India just posted a nationwide rainfall deficit of about 40 percent for June, the fifth driest since records began. IMD is calling for another below normal month in July. Here is the honest, sourced case for why the strengthening El Niño is a plausible driver, and why the usual offset isn't showing up this year.
Every ENSO monitoring site eventually has to reckon with the fact that the biggest, most consequential impacts of El Niño rarely show up in the country running the world's most famous ENSO tracking agency. They show up in monsoon rainfall over South Asia, where hundreds of millions of livelihoods hinge on whether the June through September rains arrive on schedule and in full. This year, the early numbers are not encouraging, and the mechanism behind them is one worth explaining in plain terms rather than headlines.
India recorded 99.5 mm of rainfall nationwide in June 2026 against a normal of 165.3 mm, a deficit of 39.8 percent, according to weather department data reported by Reuters on June 30. That makes it the driest June in more than a decade and the fifth driest since IMD's records begin in 1901. Reuters attributes part of the shortfall to a delayed monsoon advance, with the seasonal rains reaching Kerala three days late and stalling for roughly two weeks over western farming regions.
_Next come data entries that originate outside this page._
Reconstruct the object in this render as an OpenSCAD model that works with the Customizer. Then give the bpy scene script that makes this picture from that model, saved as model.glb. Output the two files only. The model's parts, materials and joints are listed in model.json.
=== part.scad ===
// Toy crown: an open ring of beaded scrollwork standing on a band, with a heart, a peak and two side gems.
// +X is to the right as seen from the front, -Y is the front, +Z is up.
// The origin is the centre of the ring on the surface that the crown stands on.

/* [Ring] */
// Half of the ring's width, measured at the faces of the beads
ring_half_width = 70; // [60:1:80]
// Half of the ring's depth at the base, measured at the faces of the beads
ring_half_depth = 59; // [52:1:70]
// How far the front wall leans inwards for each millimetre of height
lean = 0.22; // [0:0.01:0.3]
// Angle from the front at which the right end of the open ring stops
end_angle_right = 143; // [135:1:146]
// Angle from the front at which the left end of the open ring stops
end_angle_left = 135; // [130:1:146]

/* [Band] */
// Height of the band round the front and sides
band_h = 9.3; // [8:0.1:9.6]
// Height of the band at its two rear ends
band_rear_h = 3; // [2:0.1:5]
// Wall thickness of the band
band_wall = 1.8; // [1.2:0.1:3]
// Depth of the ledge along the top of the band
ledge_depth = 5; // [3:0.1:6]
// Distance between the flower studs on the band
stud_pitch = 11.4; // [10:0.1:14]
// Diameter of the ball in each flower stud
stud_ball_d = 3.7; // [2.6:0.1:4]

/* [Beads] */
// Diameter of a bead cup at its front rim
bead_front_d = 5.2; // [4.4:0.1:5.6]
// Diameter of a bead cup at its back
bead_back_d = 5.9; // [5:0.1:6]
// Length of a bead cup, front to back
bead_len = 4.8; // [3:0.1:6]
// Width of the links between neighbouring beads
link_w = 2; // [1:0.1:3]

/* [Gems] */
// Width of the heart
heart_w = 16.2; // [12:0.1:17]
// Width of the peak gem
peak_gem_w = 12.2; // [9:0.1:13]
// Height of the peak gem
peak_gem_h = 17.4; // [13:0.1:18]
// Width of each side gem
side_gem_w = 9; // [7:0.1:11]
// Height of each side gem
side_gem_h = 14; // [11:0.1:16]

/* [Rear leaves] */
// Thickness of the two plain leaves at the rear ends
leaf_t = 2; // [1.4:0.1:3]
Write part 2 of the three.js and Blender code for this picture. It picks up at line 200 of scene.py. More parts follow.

The regional breakdown, per IMD's own June rainfall summary as reported by Business Standard, is more striking than the national figure: east and northeast India logged their lowest June rainfall on record for the region, at 197.5 mm, while central India had its seventh driest June on record, with 84.4 mm.
IMD's monthly outlook, issued June 30, calls for July rainfall below 94 percent of the long period average nationwide. That matters more than it sounds, because July is climatologically the wettest month of the southwest monsoon, contributing roughly 32 percent of the seasonal total and carrying outsized weight for kharif sowing of rain fed crops like paddy, pulses, and oilseeds. A weak July on top of a weak June compounds the risk to sowing windows and reservoir replenishment rather than simply adding to a single bad month.
NOAA's Climate Prediction Center has an El Niño Advisory in effect, and the event has continued strengthening through June, with the weekly Niño 3.4 reading climbing to roughly +1.7°C as of mid June. NOAA-linked reporting now puts the odds of a very strong event, meaning Niño 3.4 anomalies at or above +2.0°C, at around 63 percent for the November 2026 through January 2027 window, with a near 90 percent chance the event peaks as strong or very strong this winter. That is a probability estimate with real uncertainty attached, not a settled outcome, and CPC's own communications continue to stress that stronger events tilt the odds toward certain impacts without guaranteeing them. IMD itself has connected the dots publicly: in its own commentary on the below normal July outlook, the agency noted that El Niño conditions are prevailing in the equatorial Pacific and are expected to strengthen through the rest of the monsoon season, and that this could be one of the reasons for the rainfall suppression seen in both June and the July forecast.
This lines up with the long documented, if imperfect, statistical relationship between El Niño and the Indian Summer Monsoon. El Niño years tend to run drier across India's June to September rains, largely through the same weakened Walker circulation and altered trade wind pattern that defines ENSO in the first place. The relationship is not new science and it is not exotic. It is also not deterministic. The strength of the ENSO to ISM link has been shown to weaken and strengthen across decades. It notably loosened during the 1980s and 1990s before reasserting itself around 1999 to 2000, and individual seasons can and do break from the historical tendency.
One of the more useful, underexplained wrinkles in this story is the Indian Ocean Dipole. A positive IOD, marked by cooler water off Sumatra and Java and warmer water in the western Indian Ocean, has historically been able to partially offset El Niño's drying influence on Indian rainfall by enhancing monsoon moisture in some sectors even while the Pacific signal leans dry. It is one of the more well documented cross basin interactions in the ENSO literature, and the kind of nuance a "no hype" ENSO site exists to surface.
That offset does not appear to be available this year. IMD's latest outlook, as reported by Down To Earth, describes the IOD as neutral at present, with that condition expected to persist through the monsoon season. Unless that shifts positive later in the season, one of the few mechanisms that could meaningfully soften the El Niño drying signal over India in 2026 is not clearly in play. It does not guarantee a poor monsoon on its own, since the ENSO to ISM relationship is probabilistic rather than deterministic, but it does mean one of the usual mitigating factors is off the table for now.
None of this is a forecast of drought. It is a description of where the numbers currently sit: a historically dry June, a below normal July outlook from the agency that actually forecasts Indian rainfall, a strengthening El Niño that IMD itself has cited as a contributing factor, and a neutral IOD that removes one of the few historical offsets to that pattern. The honest caveat, as always, is that ENSO to ISM relationships have exceptions, this season is not over, and IMD's own monthly outlooks will be the numbers to watch as the rest of the season unfolds.